The book is useful for anyone interested in leadership, management, and building a consumer brand. (The Market, May 2011).
an insight into the challenges faced by anyone keen to build a socially conscious business that is also highly profitable. (Director.co.uk, June 2011).
Schultz s story is incredible a book that shows big brands still have passionate beating hearts. (Management Today, September 2013)
From the Back Cover
On February 26, 2008, customers at 7,100 Starbucks stores in the US were asked to leave. For the next three hours every barista in every Starbucks was retrained in the art of making the perfect espresso. The act was unprecedented, but proof of just how dire things were becoming at a company that could once do no wrong.
For more than three decades, Starbucks had a storied history of being a great place to work, of ethically sourcing and roasting the highest–quality coffee beans, and of crafting beverages for millions of customers who went to Starbucks for coffee and for a sense of community. But by 2008, after years of focusing on rapid expansion, the traits that made Starbucks successful were in jeopardy. Sales started to slide at a distressing rate. The stock price was falling. The company′s very survival was at risk.

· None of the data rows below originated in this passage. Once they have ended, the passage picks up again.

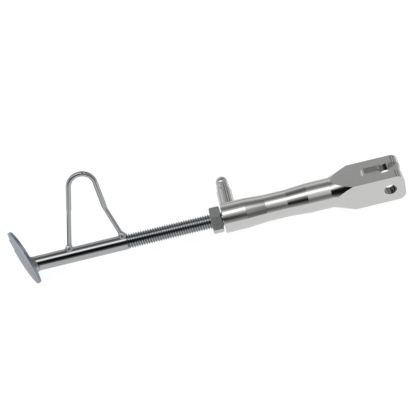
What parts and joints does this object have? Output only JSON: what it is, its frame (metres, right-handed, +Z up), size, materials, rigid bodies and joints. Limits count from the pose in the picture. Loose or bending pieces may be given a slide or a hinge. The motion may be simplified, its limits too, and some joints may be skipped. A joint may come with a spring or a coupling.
{
  "type": "motorcycle kickstand",
  "caption": "Adjustable motorcycle side stand: forked pivot end, threaded leg with jam nut, wire kick loop, spring post and tilted round foot.",
  "frame": {"origin": "centre of the pivot bore, midway between the two ears", "axes": "+X out of the open end of the clevis, the leg runs along -X; +Y along the pivot bore towards the spring post; +Z up"},
  "size_m": [0.3179, 0.0624, 0.0837],
  "materials": {
    "polished_aluminium": "polished turned body, satin milled flats",
    "plated_post": "bright plated",
    "nut_zinc": "dull zinc",
    "leg_chrome": "bright chrome, darker in the thread",
    "foot_steel": "matte brushed, faint heat tint",
    "weld_bead": "weld bead with straw heat tint",
    "loop_wire": "plated wire",
    "sleeve_tube": "bright thin tube"
  },
  "bodies": {
    "clevis": {"clevis_body": "polished_aluminium", "spring_post": "plated_post"},
    "nut": {"jam_nut": "nut_zinc"},
    "leg": {"leg_rod": "leg_chrome", "foot_plate": "foot_steel", "foot_weld": "weld_bead", "kick_loop": "loop_wire", "loop_sleeve": "sleeve_tube", "loop_weld_lower": "weld_bead", "loop_weld_upper": "weld_bead"}
  },
  "joints": [
    {"name": "leg_extension", "type": "slide", "parent": "clevis", "child": "leg", "axis": [-1, 0, 0], "range_m": [-0.05275, 0.01954]},
    {"name": "nut_turn", "type": "hinge", "parent": "clevis", "child": "nut", "pos_m": [-0.13985, 0, 0], "axis": [1, 0, 0], "continuous": true}
  ]
}
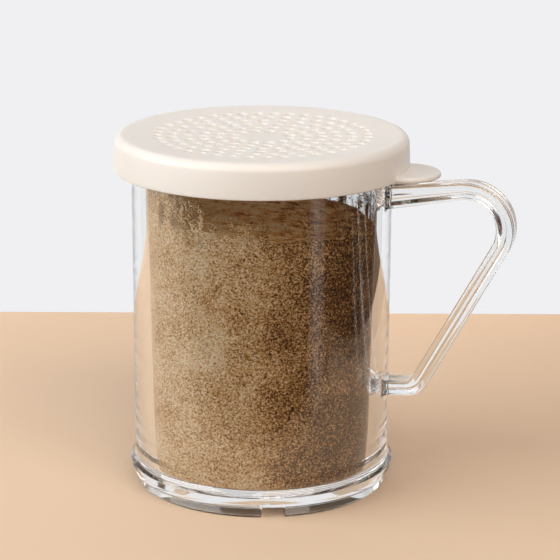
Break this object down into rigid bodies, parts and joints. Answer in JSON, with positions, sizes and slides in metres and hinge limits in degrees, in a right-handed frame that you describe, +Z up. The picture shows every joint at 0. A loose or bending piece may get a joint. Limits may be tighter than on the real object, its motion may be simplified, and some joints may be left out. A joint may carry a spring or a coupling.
{
  "type": "handled spice shaker jar",
  "caption": "Clear handled jar of ground spice with a push-fit perforated lid and thumb tab, for shaking spice over food.",
  "frame": {"origin": "centre of the foot ring, in the plane that the jar stands on", "axes": "+Z up along the jar's axis, +X from the axis towards the handle and the lid's thumb tab, +Y completes a right-handed frame"},
  "size_m": [0.1149, 0.084, 0.102],
  "materials": {
    "clear_plastic": "gloss",
    "lid_plastic": "satin",
    "spice": "matte"
  },
  "bodies": {
    "jar": {"jar_body": "clear_plastic", "jar_handle": "clear_plastic", "ground_spice": "spice"},
    "lid": {"lid_top": "lid_plastic", "lid_skirt": "lid_plastic", "lid_thumb_tab": "lid_plastic"}
  },
  "joints": [
    {"name": "lid_lift", "type": "slide", "parent": "jar", "child": "lid", "axis": [0, 0, 1], "range_m": [0, 0.04]}
  ]
}
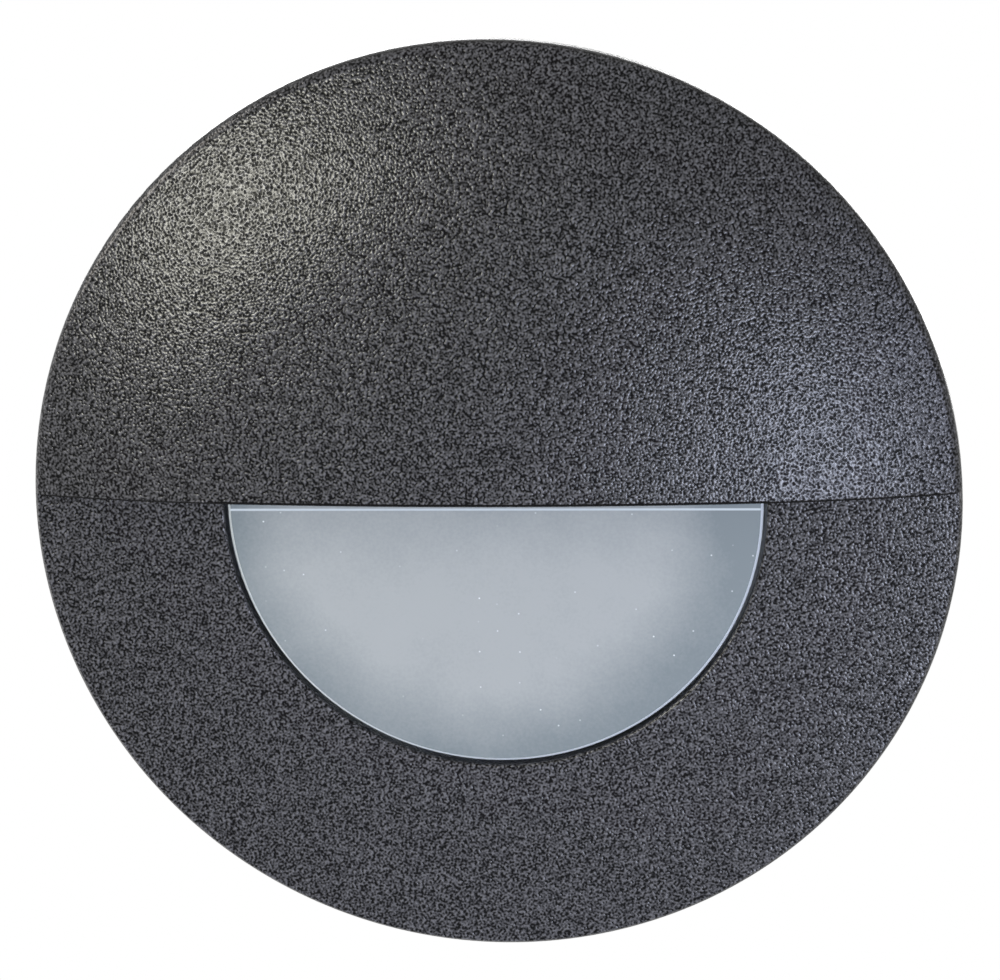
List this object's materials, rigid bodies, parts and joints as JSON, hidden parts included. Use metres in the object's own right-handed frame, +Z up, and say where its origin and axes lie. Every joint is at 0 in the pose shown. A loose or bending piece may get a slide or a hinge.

To address the emerging problems, former chief executive officer Howard Schultz, who had stepped aside almost eight years earlier to become chairman after growing Starbucks from 11 stores to thousands, did something no one expected: He returned as CEO to oversee day–to–day operations. His goal was not just to stabilize the company, but to transform it by refocusing on core values and reigniting the innovation required to thrive in a dramatically shifting marketplace, all while fending off harsh critics and huge competitors.
Schultz came back with passion and a plan, and in the course of two years–even in the face of painful revelations about internal troubles and a worsening economy–Starbucks astonishingly returned to sustainable, profitable growth.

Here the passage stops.